____ DATASET EXTRACT

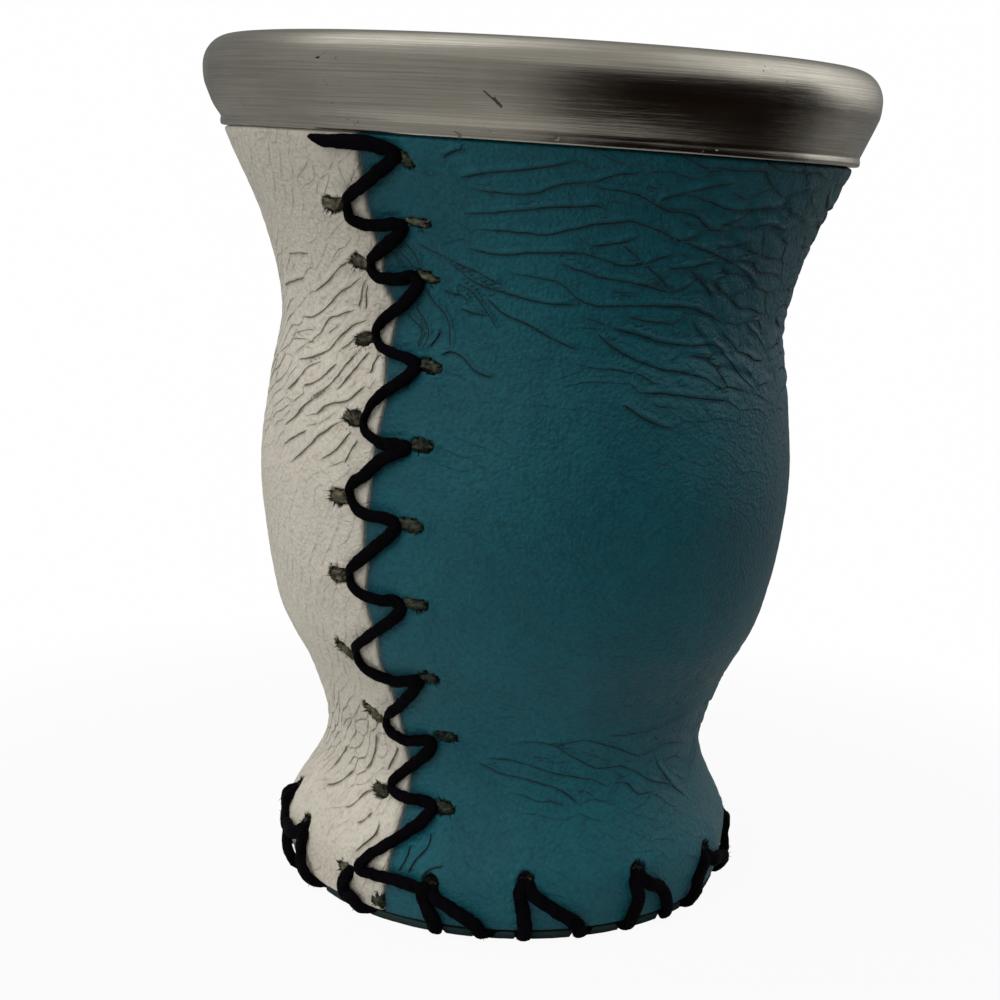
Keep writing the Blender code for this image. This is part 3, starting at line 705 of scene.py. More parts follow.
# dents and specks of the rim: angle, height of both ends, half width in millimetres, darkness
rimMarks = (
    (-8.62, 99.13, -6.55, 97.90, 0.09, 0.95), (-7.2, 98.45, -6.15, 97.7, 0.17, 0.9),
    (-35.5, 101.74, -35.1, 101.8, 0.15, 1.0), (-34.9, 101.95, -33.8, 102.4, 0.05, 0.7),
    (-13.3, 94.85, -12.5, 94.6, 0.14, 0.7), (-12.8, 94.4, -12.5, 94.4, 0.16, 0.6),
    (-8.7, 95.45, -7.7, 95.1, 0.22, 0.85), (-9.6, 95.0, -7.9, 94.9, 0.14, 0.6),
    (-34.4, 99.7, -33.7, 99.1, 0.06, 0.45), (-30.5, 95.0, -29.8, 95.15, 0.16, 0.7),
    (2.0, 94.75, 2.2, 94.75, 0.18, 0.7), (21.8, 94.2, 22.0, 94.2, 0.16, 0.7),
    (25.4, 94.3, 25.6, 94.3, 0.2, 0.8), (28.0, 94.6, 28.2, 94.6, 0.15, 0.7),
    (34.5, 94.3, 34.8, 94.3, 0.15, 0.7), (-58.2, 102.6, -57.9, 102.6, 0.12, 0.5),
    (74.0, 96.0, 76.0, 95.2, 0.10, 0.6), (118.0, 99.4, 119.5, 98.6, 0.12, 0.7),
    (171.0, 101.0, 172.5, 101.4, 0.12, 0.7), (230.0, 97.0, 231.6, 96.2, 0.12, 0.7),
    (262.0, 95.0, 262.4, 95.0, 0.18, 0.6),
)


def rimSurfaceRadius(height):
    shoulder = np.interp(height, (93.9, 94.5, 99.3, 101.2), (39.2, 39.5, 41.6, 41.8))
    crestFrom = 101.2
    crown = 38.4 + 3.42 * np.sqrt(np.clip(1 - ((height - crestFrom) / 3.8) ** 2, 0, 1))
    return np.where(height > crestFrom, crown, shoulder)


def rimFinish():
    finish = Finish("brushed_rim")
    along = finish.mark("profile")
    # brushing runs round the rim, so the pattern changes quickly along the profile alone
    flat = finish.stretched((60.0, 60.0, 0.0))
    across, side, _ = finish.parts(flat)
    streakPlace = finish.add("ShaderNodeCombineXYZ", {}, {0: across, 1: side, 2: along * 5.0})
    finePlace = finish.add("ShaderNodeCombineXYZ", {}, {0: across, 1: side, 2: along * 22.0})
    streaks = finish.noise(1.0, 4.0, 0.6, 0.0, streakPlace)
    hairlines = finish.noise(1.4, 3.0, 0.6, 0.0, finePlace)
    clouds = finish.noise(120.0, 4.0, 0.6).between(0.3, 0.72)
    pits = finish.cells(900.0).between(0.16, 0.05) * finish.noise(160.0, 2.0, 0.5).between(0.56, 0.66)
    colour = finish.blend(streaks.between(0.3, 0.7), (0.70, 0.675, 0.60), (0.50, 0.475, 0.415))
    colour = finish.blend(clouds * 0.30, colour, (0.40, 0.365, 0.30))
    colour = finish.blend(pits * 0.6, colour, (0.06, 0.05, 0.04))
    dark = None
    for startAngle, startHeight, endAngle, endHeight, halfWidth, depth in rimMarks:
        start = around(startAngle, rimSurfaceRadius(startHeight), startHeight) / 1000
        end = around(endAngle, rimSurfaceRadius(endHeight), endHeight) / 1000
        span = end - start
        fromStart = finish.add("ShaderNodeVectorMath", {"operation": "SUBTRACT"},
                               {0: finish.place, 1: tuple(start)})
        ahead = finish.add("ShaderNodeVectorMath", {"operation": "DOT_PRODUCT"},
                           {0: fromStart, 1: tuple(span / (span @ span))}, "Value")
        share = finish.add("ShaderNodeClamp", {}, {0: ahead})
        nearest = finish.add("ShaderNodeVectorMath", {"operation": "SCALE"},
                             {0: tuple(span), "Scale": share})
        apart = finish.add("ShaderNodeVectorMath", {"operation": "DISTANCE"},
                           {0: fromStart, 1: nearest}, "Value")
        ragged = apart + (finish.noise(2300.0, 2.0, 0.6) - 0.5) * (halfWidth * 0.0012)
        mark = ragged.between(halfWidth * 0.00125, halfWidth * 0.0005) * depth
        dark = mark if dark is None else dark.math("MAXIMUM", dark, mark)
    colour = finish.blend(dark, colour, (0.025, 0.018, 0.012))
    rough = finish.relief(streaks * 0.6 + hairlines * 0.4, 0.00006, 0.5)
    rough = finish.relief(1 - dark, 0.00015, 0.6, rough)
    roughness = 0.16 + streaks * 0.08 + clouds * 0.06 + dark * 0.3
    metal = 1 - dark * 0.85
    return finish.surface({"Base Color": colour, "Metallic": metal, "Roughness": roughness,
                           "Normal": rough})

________
____ DATASET EXTRACT

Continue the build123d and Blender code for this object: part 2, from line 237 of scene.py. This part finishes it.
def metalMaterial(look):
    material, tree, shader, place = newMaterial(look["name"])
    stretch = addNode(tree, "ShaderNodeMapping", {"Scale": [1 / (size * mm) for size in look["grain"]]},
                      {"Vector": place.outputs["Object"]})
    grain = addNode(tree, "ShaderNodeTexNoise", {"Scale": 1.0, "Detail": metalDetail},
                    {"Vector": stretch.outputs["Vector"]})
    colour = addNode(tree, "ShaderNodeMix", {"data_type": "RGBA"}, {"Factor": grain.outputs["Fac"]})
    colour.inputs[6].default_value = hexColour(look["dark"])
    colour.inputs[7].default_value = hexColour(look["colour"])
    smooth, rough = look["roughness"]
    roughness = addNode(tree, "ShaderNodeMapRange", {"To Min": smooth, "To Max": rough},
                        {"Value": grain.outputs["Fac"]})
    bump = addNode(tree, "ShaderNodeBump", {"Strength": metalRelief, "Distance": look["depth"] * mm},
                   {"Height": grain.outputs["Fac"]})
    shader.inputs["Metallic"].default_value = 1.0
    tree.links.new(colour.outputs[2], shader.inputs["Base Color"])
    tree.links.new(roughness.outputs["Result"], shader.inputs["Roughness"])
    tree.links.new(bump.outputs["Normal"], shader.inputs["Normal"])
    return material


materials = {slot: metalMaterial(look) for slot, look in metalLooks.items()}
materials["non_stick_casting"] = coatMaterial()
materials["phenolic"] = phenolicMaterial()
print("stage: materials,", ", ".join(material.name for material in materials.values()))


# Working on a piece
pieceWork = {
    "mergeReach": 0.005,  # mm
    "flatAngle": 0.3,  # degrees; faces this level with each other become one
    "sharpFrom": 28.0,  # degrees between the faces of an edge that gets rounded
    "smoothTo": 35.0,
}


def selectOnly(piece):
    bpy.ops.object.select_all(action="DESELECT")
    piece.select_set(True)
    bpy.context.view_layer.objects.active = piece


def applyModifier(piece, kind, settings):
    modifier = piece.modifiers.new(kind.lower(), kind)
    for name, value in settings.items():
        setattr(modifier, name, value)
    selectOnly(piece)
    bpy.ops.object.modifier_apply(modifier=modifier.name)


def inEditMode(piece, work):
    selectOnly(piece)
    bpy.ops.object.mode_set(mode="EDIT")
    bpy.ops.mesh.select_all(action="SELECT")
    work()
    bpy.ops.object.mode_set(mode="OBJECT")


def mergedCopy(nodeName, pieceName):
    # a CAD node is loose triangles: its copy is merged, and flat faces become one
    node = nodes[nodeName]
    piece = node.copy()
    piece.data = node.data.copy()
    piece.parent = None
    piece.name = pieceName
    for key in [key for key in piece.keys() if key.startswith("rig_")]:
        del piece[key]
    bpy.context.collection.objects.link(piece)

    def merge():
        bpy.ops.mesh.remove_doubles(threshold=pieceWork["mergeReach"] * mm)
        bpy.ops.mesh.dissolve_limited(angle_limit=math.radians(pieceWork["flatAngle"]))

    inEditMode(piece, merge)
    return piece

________

▶ **YOUR INSTRUCTIONS**: Will you return exactly the lines above from the one with "Keep writing the" down to the one with "return np.where(height >", counting both as part of the range?

▶ **CORRECT ANSWER**:
Keep writing the Blender code for this image. This is part 3, starting at line 705 of scene.py. More parts follow.
# dents and specks of the rim: angle, height of both ends, half width in millimetres, darkness
rimMarks = (
    (-8.62, 99.13, -6.55, 97.90, 0.09, 0.95), (-7.2, 98.45, -6.15, 97.7, 0.17, 0.9),
    (-35.5, 101.74, -35.1, 101.8, 0.15, 1.0), (-34.9, 101.95, -33.8, 102.4, 0.05, 0.7),
    (-13.3, 94.85, -12.5, 94.6, 0.14, 0.7), (-12.8, 94.4, -12.5, 94.4, 0.16, 0.6),
    (-8.7, 95.45, -7.7, 95.1, 0.22, 0.85), (-9.6, 95.0, -7.9, 94.9, 0.14, 0.6),
    (-34.4, 99.7, -33.7, 99.1, 0.06, 0.45), (-30.5, 95.0, -29.8, 95.15, 0.16, 0.7),
    (2.0, 94.75, 2.2, 94.75, 0.18, 0.7), (21.8, 94.2, 22.0, 94.2, 0.16, 0.7),
    (25.4, 94.3, 25.6, 94.3, 0.2, 0.8), (28.0, 94.6, 28.2, 94.6, 0.15, 0.7),
    (34.5, 94.3, 34.8, 94.3, 0.15, 0.7), (-58.2, 102.6, -57.9, 102.6, 0.12, 0.5),
    (74.0, 96.0, 76.0, 95.2, 0.10, 0.6), (118.0, 99.4, 119.5, 98.6, 0.12, 0.7),
    (171.0, 101.0, 172.5, 101.4, 0.12, 0.7), (230.0, 97.0, 231.6, 96.2, 0.12, 0.7),
    (262.0, 95.0, 262.4, 95.0, 0.18, 0.6),
)


def rimSurfaceRadius(height):
    shoulder = np.interp(height, (93.9, 94.5, 99.3, 101.2), (39.2, 39.5, 41.6, 41.8))
    crestFrom = 101.2
    crown = 38.4 + 3.42 * np.sqrt(np.clip(1 - ((height - crestFrom) / 3.8) ** 2, 0, 1))
    return np.where(height > crestFrom, crown, shoulder)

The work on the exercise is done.